» Stored data:

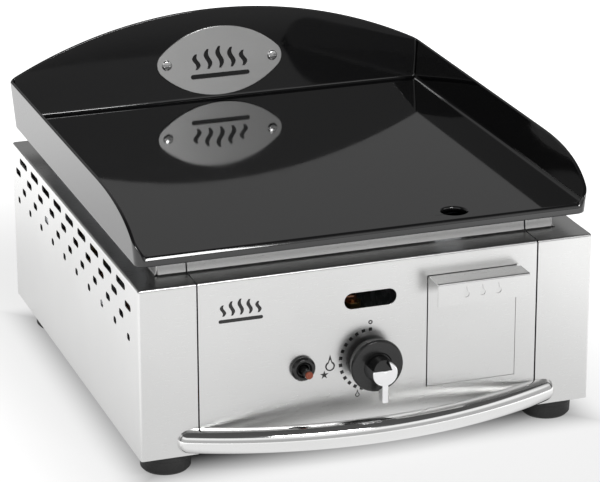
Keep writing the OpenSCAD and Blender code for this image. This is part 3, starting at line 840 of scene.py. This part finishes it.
def plate_and_guard():
    """The pressed plate, its rolled lip and the three walls as one enamelled shell."""
    stations = guard_stations()
    verts, faces = [], []
    for station in stations:
        verts += [guard_point(station, a, b) for a, b in guard_profile(station[3])]
    count = len(verts) // len(stations)
    total = len(stations)
    for s in range(total):
        for k in range(count - 1):
            a, b = s * count + k, ((s + 1) % total) * count + k
            faces.append((a, b, b + 1, a + 1))
    x, y, r = DRAIN
    rim = [(r + 1.9, PLATE_TOP), (r + 1.3, PLATE_TOP - 0.12), (r + 0.7, PLATE_TOP - 0.5),
           (r + 0.25, PLATE_TOP - 1.1), (r, PLATE_TOP - 2.0), (r, PLATE_UNDER)]
    start, around = len(verts), 48
    verts, faces = merged([(verts, faces), revolved(rim, along_z(x, y), around)])
    under_ring = start + (len(rim) - 1) * around
    loops = ((range(count - 1, total * count, count), range(start, start + around)),
             (range(0, total * count, count), range(under_ring, under_ring + around)))
    for outer, inner in loops:
        faces += between_loops(verts, outer, inner, (x, y))
    obj = solid("plate_and_guard", verts, faces)
    finish(obj, "black_enamel", "casing", ["griddle_plate", "splash_guard"], edge=0)


# ---- Badge on the back wall ----


BADGE_UP = 44.4
BADGE_HALF = 61.3
BADGE_RISE = 32.75
BADGE_END_R = 13.0
BADGE_SCREW_X = 51.8


def on_wall(x, up, out):
    """A point on the back wall's inner face, that far up it and that far out from it."""
    c, s = cos(LEAN), sin(LEAN)
    back = -GUARD_T - out
    return (x, GUARD_BACK + back * c + up * s, GUARD_FOOT - back * s + up * c)


def badge_outline():
    """A lens with rounded ends: two wide arcs joined by two small ones that they touch."""
    reach = BADGE_HALF - BADGE_END_R
    radius = (reach ** 2 + BADGE_RISE ** 2 - BADGE_END_R ** 2) / (2 * (BADGE_RISE - BADGE_END_R))
    drop = radius - BADGE_RISE
    turn = atan2(drop, reach)
    arcs = ((0, -drop, radius, turn, pi - turn, 48),
            (-reach, 0, BADGE_END_R, pi - turn, pi + turn, 18),
            (0, drop, radius, pi + turn, 2 * pi - turn, 48),
            (reach, 0, BADGE_END_R, -turn, turn, 18))
    points = []
    for x, z, r, first, last, steps in arcs:
        for t in spread(first, last, steps):
            points.append((x + r * cos(t), z + r * sin(t)))
    return points


def wave_outline(x, low, high, width, sway, steps=14):
    """A rising heat wave: an S-shaped stroke that thins at both ends."""
    left, right = [], []
    for k in range(steps + 1):
        t = k / steps
        middle = x + sway * sin(2 * pi * t)
        half = width / 2 * (0.45 + 0.55 * sin(pi * t))
        up = low + (high - low) * t
        left.append((middle - half, up))
        right.append((middle + half, up))
    return left + right[::-1]


def heat_sign(x, z, scale):
    """A generic sign for a hot surface: five heat waves over a slim bar."""
    outlines = []
    for i, tall in zip(range(-2, 3), (15.0, 19.0, 21.0, 19.0, 15.0)):
        outlines.append(wave_outline(x + i * 11.5 * scale, z - 5 * scale, z + (tall - 5) * scale,
                                     5.2 * scale, 1.9 * scale))
    outlines.append(slot_outline(x, z - 11.5 * scale, 58 * scale, 4.6 * scale))
    return outlines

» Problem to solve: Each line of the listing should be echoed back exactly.

» Exercise answer:
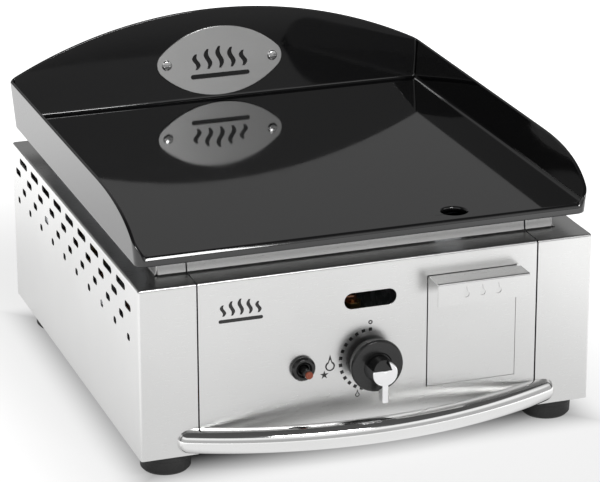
Keep writing the OpenSCAD and Blender code for this image. This is part 3, starting at line 840 of scene.py. This part finishes it.
def plate_and_guard():
    """The pressed plate, its rolled lip and the three walls as one enamelled shell."""
    stations = guard_stations()
    verts, faces = [], []
    for station in stations:
        verts += [guard_point(station, a, b) for a, b in guard_profile(station[3])]
    count = len(verts) // len(stations)
    total = len(stations)
    for s in range(total):
        for k in range(count - 1):
            a, b = s * count + k, ((s + 1) % total) * count + k
            faces.append((a, b, b + 1, a + 1))
    x, y, r = DRAIN
    rim = [(r + 1.9, PLATE_TOP), (r + 1.3, PLATE_TOP - 0.12), (r + 0.7, PLATE_TOP - 0.5),
           (r + 0.25, PLATE_TOP - 1.1), (r, PLATE_TOP - 2.0), (r, PLATE_UNDER)]
    start, around = len(verts), 48
    verts, faces = merged([(verts, faces), revolved(rim, along_z(x, y), around)])
    under_ring = start + (len(rim) - 1) * around
    loops = ((range(count - 1, total * count, count), range(start, start + around)),
             (range(0, total * count, count), range(under_ring, under_ring + around)))
    for outer, inner in loops:
        faces += between_loops(verts, outer, inner, (x, y))
    obj = solid("plate_and_guard", verts, faces)
    finish(obj, "black_enamel", "casing", ["griddle_plate", "splash_guard"], edge=0)


# ---- Badge on the back wall ----


BADGE_UP = 44.4
BADGE_HALF = 61.3
BADGE_RISE = 32.75
BADGE_END_R = 13.0
BADGE_SCREW_X = 51.8


def on_wall(x, up, out):
    """A point on the back wall's inner face, that far up it and that far out from it."""
    c, s = cos(LEAN), sin(LEAN)
    back = -GUARD_T - out
    return (x, GUARD_BACK + back * c + up * s, GUARD_FOOT - back * s + up * c)


def badge_outline():
    """A lens with rounded ends: two wide arcs joined by two small ones that they touch."""
    reach = BADGE_HALF - BADGE_END_R
    radius = (reach ** 2 + BADGE_RISE ** 2 - BADGE_END_R ** 2) / (2 * (BADGE_RISE - BADGE_END_R))
    drop = radius - BADGE_RISE
    turn = atan2(drop, reach)
    arcs = ((0, -drop, radius, turn, pi - turn, 48),
            (-reach, 0, BADGE_END_R, pi - turn, pi + turn, 18),
            (0, drop, radius, pi + turn, 2 * pi - turn, 48),
            (reach, 0, BADGE_END_R, -turn, turn, 18))
    points = []
    for x, z, r, first, last, steps in arcs:
        for t in spread(first, last, steps):
            points.append((x + r * cos(t), z + r * sin(t)))
    return points


def wave_outline(x, low, high, width, sway, steps=14):
    """A rising heat wave: an S-shaped stroke that thins at both ends."""
    left, right = [], []
    for k in range(steps + 1):
        t = k / steps
        middle = x + sway * sin(2 * pi * t)
        half = width / 2 * (0.45 + 0.55 * sin(pi * t))
        up = low + (high - low) * t
        left.append((middle - half, up))
        right.append((middle + half, up))
    return left + right[::-1]


def heat_sign(x, z, scale):
    """A generic sign for a hot surface: five heat waves over a slim bar."""
    outlines = []
    for i, tall in zip(range(-2, 3), (15.0, 19.0, 21.0, 19.0, 15.0)):
        outlines.append(wave_outline(x + i * 11.5 * scale, z - 5 * scale, z + (tall - 5) * scale,
                                     5.2 * scale, 1.9 * scale))
    outlines.append(slot_outline(x, z - 11.5 * scale, 58 * scale, 4.6 * scale))
    return outlines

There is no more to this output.